EXERCISE DIRECTIONS:
Below are some entries; can you quote all of them exactly?

RECORDS PROVIDED:
::::::

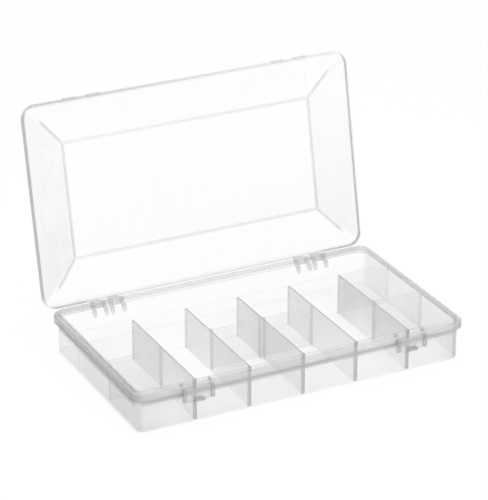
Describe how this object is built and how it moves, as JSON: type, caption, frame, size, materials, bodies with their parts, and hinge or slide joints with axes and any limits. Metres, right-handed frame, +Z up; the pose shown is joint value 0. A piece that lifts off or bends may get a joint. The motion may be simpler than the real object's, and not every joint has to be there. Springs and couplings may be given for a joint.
{
  "type": "compartment bead organizer",
  "caption": "Clear moulded bead organizer: compartment tray with lift-out dividers, one hinged lid with a raised panel, and swing clasps.",
  "frame": {"origin": "middle of the tray's flat base, on the surface it rests on", "axes": "+X along the length, +Y from the clasps at the front to the hinges at the back, +Z up"},
  "size_m": [0.2774, 0.2069, 0.1859],
  "materials": {
    "clear_tray": "clear natural polypropylene, moulded, slightly milky",
    "clear_lid": "clear natural polypropylene, thin moulded lid",
    "clear_insert": "clear natural polypropylene, lift-out divider",
    "clear_fitting": "clear natural polypropylene, small clasp"
  },
  "bodies": {
    "tray": {"tray_shell": "clear_tray", "tray_rim": "clear_tray", "rear_wall": "clear_tray", "cross_wall_1": "clear_tray", "cross_wall_2": "clear_tray", "cross_wall_3": "clear_tray", "cross_wall_4": "clear_tray", "cross_wall_5": "clear_tray", "hinge_ears_left": "clear_tray", "hinge_ears_right": "clear_tray", "clasp_ears_left": "clear_tray", "clasp_ears_right": "clear_tray"},
    "lid": {"lid_shell": "clear_lid", "lid_knuckles_left": "clear_lid", "lid_knuckles_right": "clear_lid", "catch_ridges_left": "clear_lid", "catch_ridges_right": "clear_lid"},
    "clasp_left": {"clasp_left": "clear_fitting"},
    "clasp_right": {"clasp_right": "clear_fitting"},
    "divider_1": {"divider_1": "clear_insert"},
    "divider_3": {"divider_3": "clear_insert"},
    "divider_4": {"divider_4": "clear_insert"},
    "divider_6": {"divider_6": "clear_insert"}
  },
  "joints": [
    {"name": "lid_hinge", "type": "hinge", "parent": "tray", "child": "lid", "pos_m": [0, 0.0817, 0.0281], "axis": [-1, 0, 0], "range_deg": [-101.7, 0]},
    {"name": "clasp_left_swing", "type": "hinge", "parent": "tray", "child": "clasp_left", "pos_m": [-0.0886, -0.0807, 0.0292], "axis": [-1, 0, 0], "range_deg": [0, 180]},
    {"name": "clasp_right_swing", "type": "hinge", "parent": "tray", "child": "clasp_right", "pos_m": [0.0886, -0.0807, 0.0292], "axis": [-1, 0, 0], "range_deg": [0, 180]},
    {"name": "divider_1_lift", "type": "slide", "parent": "tray", "child": "divider_1", "axis": [0, 0, 1], "range_m": [0, 0.045]},
    {"name": "divider_3_lift", "type": "slide", "parent": "tray", "child": "divider_3", "axis": [0, 0, 1], "range_m": [0, 0.045]},
    {"name": "divider_4_lift", "type": "slide", "parent": "tray", "child": "divider_4", "axis": [0, 0, 1], "range_m": [0, 0.045]},
    {"name": "divider_6_lift", "type": "slide", "parent": "tray", "child": "divider_6", "axis": [0, 0, 1], "range_m": [0, 0.045]}
  ]
}
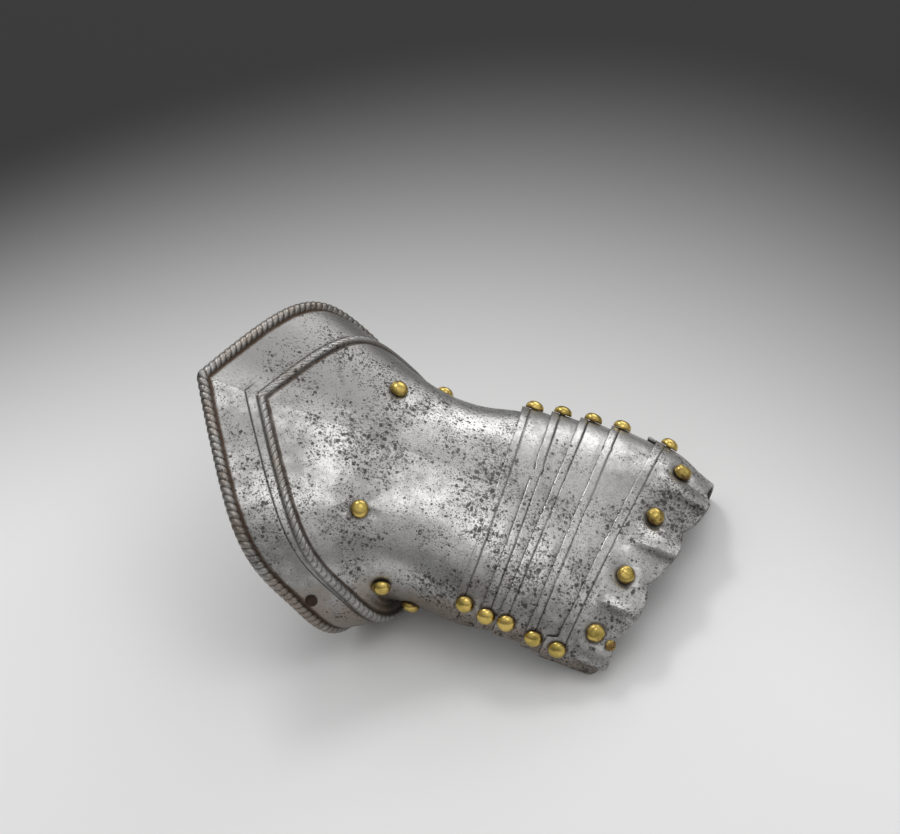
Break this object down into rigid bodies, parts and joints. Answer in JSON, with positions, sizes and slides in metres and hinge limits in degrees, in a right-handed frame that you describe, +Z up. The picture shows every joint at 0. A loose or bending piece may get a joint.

::::::

EXPECTED ANSWER:
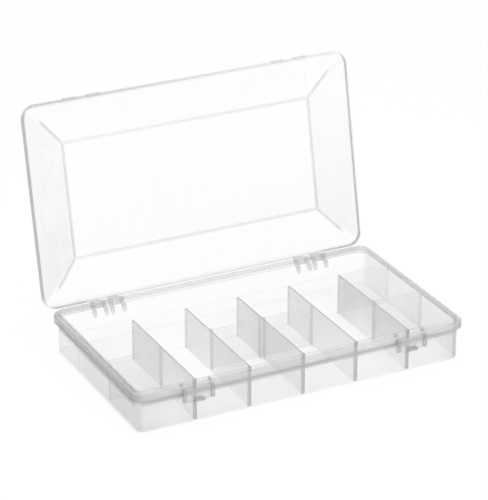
Describe how this object is built and how it moves, as JSON: type, caption, frame, size, materials, bodies with their parts, and hinge or slide joints with axes and any limits. Metres, right-handed frame, +Z up; the pose shown is joint value 0. A piece that lifts off or bends may get a joint. The motion may be simpler than the real object's, and not every joint has to be there. Springs and couplings may be given for a joint.
{
  "type": "compartment bead organizer",
  "caption": "Clear moulded bead organizer: compartment tray with lift-out dividers, one hinged lid with a raised panel, and swing clasps.",
  "frame": {"origin": "middle of the tray's flat base, on the surface it rests on", "axes": "+X along the length, +Y from the clasps at the front to the hinges at the back, +Z up"},
  "size_m": [0.2774, 0.2069, 0.1859],
  "materials": {
    "clear_tray": "clear natural polypropylene, moulded, slightly milky",
    "clear_lid": "clear natural polypropylene, thin moulded lid",
    "clear_insert": "clear natural polypropylene, lift-out divider",
    "clear_fitting": "clear natural polypropylene, small clasp"
  },
  "bodies": {
    "tray": {"tray_shell": "clear_tray", "tray_rim": "clear_tray", "rear_wall": "clear_tray", "cross_wall_1": "clear_tray", "cross_wall_2": "clear_tray", "cross_wall_3": "clear_tray", "cross_wall_4": "clear_tray", "cross_wall_5": "clear_tray", "hinge_ears_left": "clear_tray", "hinge_ears_right": "clear_tray", "clasp_ears_left": "clear_tray", "clasp_ears_right": "clear_tray"},
    "lid": {"lid_shell": "clear_lid", "lid_knuckles_left": "clear_lid", "lid_knuckles_right": "clear_lid", "catch_ridges_left": "clear_lid", "catch_ridges_right": "clear_lid"},
    "clasp_left": {"clasp_left": "clear_fitting"},
    "clasp_right": {"clasp_right": "clear_fitting"},
    "divider_1": {"divider_1": "clear_insert"},
    "divider_3": {"divider_3": "clear_insert"},
    "divider_4": {"divider_4": "clear_insert"},
    "divider_6": {"divider_6": "clear_insert"}
  },
  "joints": [
    {"name": "lid_hinge", "type": "hinge", "parent": "tray", "child": "lid", "pos_m": [0, 0.0817, 0.0281], "axis": [-1, 0, 0], "range_deg": [-101.7, 0]},
    {"name": "clasp_left_swing", "type": "hinge", "parent": "tray", "child": "clasp_left", "pos_m": [-0.0886, -0.0807, 0.0292], "axis": [-1, 0, 0], "range_deg": [0, 180]},
    {"name": "clasp_right_swing", "type": "hinge", "parent": "tray", "child": "clasp_right", "pos_m": [0.0886, -0.0807, 0.0292], "axis": [-1, 0, 0], "range_deg": [0, 180]},
    {"name": "divider_1_lift", "type": "slide", "parent": "tray", "child": "divider_1", "axis": [0, 0, 1], "range_m": [0, 0.045]},
    {"name": "divider_3_lift", "type": "slide", "parent": "tray", "child": "divider_3", "axis": [0, 0, 1], "range_m": [0, 0.045]},
    {"name": "divider_4_lift", "type": "slide", "parent": "tray", "child": "divider_4", "axis": [0, 0, 1], "range_m": [0, 0.045]},
    {"name": "divider_6_lift", "type": "slide", "parent": "tray", "child": "divider_6", "axis": [0, 0, 1], "range_m": [0, 0.045]}
  ]
}
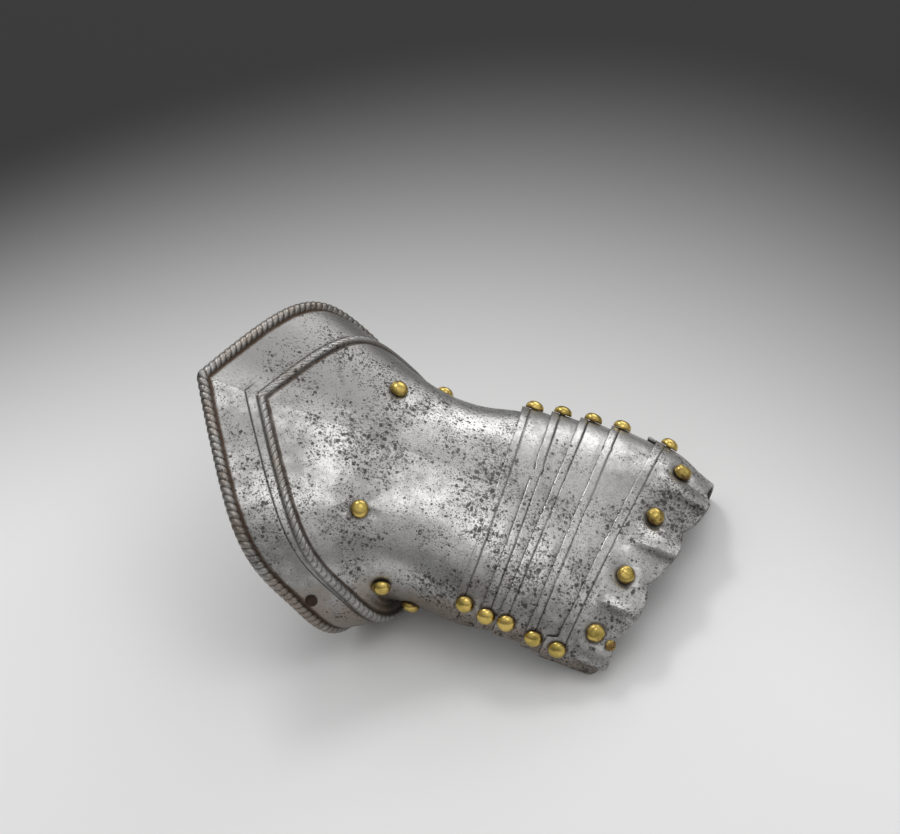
Break this object down into rigid bodies, parts and joints. Answer in JSON, with positions, sizes and slides in metres and hinge limits in degrees, in a right-handed frame that you describe, +Z up. The picture shows every joint at 0. A loose or bending piece may get a joint.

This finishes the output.